* Begin *

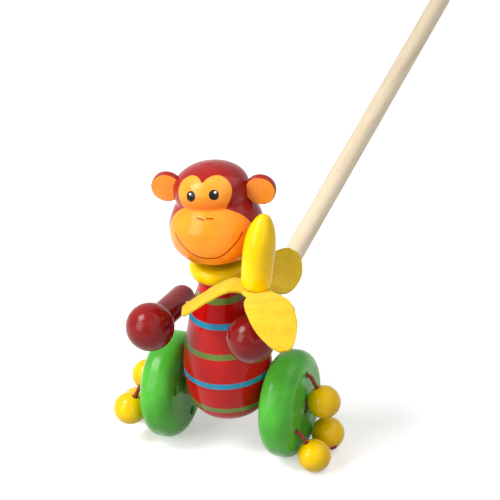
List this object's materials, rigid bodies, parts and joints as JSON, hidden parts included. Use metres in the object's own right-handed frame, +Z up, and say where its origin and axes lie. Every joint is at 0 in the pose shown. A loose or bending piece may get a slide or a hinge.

* End *
* Begin *

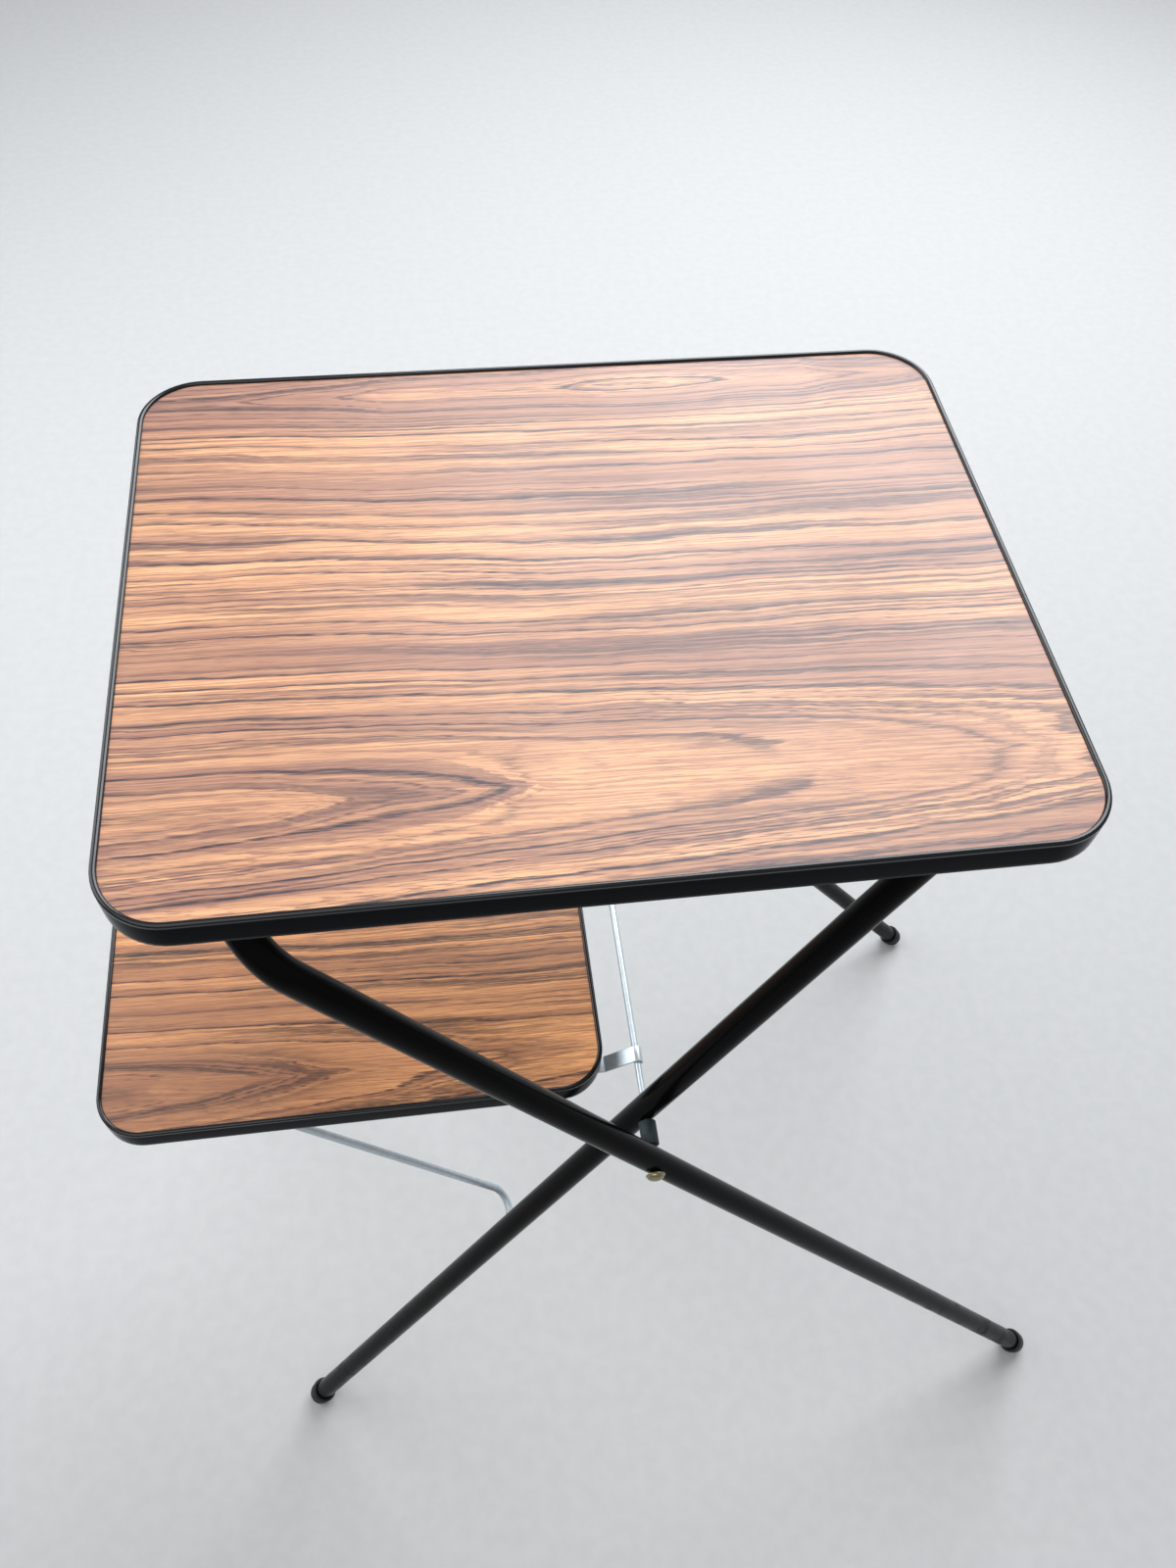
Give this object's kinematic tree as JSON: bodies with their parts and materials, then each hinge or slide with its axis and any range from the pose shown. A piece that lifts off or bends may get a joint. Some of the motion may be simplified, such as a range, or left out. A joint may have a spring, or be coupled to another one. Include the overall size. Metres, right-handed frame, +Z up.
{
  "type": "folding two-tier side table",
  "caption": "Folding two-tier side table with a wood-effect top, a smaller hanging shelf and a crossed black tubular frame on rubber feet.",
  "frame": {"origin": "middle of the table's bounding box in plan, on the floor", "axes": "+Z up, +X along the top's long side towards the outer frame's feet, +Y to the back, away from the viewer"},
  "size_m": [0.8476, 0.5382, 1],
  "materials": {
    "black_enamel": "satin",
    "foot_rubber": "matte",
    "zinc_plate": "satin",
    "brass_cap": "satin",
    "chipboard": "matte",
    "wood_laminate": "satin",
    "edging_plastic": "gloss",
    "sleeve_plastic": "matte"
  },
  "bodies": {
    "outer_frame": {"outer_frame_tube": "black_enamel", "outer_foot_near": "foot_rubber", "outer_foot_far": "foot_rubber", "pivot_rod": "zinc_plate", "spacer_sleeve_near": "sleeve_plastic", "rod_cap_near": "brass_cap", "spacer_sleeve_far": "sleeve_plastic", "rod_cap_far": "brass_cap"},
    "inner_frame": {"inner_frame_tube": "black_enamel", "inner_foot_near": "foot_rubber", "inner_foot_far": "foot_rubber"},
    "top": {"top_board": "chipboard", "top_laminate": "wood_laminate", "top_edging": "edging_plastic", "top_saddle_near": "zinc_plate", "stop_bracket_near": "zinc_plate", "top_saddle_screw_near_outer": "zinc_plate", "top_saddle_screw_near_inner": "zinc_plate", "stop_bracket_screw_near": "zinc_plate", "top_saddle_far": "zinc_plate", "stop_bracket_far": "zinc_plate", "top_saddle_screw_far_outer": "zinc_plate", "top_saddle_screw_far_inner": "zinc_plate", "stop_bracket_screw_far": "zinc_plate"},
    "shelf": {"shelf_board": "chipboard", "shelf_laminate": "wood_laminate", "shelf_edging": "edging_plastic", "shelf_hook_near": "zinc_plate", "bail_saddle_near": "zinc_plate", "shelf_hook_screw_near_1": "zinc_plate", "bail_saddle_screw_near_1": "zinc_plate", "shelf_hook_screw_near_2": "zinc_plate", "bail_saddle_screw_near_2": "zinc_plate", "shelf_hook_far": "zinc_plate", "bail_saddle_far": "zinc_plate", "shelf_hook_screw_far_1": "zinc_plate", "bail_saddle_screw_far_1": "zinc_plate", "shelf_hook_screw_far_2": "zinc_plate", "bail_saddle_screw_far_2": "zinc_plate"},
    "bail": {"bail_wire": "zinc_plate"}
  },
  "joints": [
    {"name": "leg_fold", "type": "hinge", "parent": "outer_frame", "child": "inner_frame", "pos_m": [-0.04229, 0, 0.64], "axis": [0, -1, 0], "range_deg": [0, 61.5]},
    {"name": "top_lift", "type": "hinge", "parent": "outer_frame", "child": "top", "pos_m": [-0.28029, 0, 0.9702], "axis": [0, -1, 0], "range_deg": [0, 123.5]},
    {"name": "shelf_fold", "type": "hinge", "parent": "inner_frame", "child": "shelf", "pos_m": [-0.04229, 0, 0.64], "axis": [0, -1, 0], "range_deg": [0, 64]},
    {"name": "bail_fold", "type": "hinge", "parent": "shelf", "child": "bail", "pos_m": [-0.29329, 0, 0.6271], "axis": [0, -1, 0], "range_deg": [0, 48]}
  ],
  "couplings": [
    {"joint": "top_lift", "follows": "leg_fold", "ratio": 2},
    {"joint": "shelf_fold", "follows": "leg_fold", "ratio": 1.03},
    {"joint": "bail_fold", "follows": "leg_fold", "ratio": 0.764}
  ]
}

* End *

▶ [What you will do]:
Where a line contains the string "with", extract that line.

▶ [Answer in full]:
Give this object's kinematic tree as JSON: bodies with their parts and materials, then each hinge or slide with its axis and any range from the pose shown. A piece that lifts off or bends may get a joint. Some of the motion may be simplified, such as a range, or left out. A joint may have a spring, or be coupled to another one. Include the overall size. Metres, right-handed frame, +Z up.
  "caption": "Folding two-tier side table with a wood-effect top, a smaller hanging shelf and a crossed black tubular frame on rubber feet.",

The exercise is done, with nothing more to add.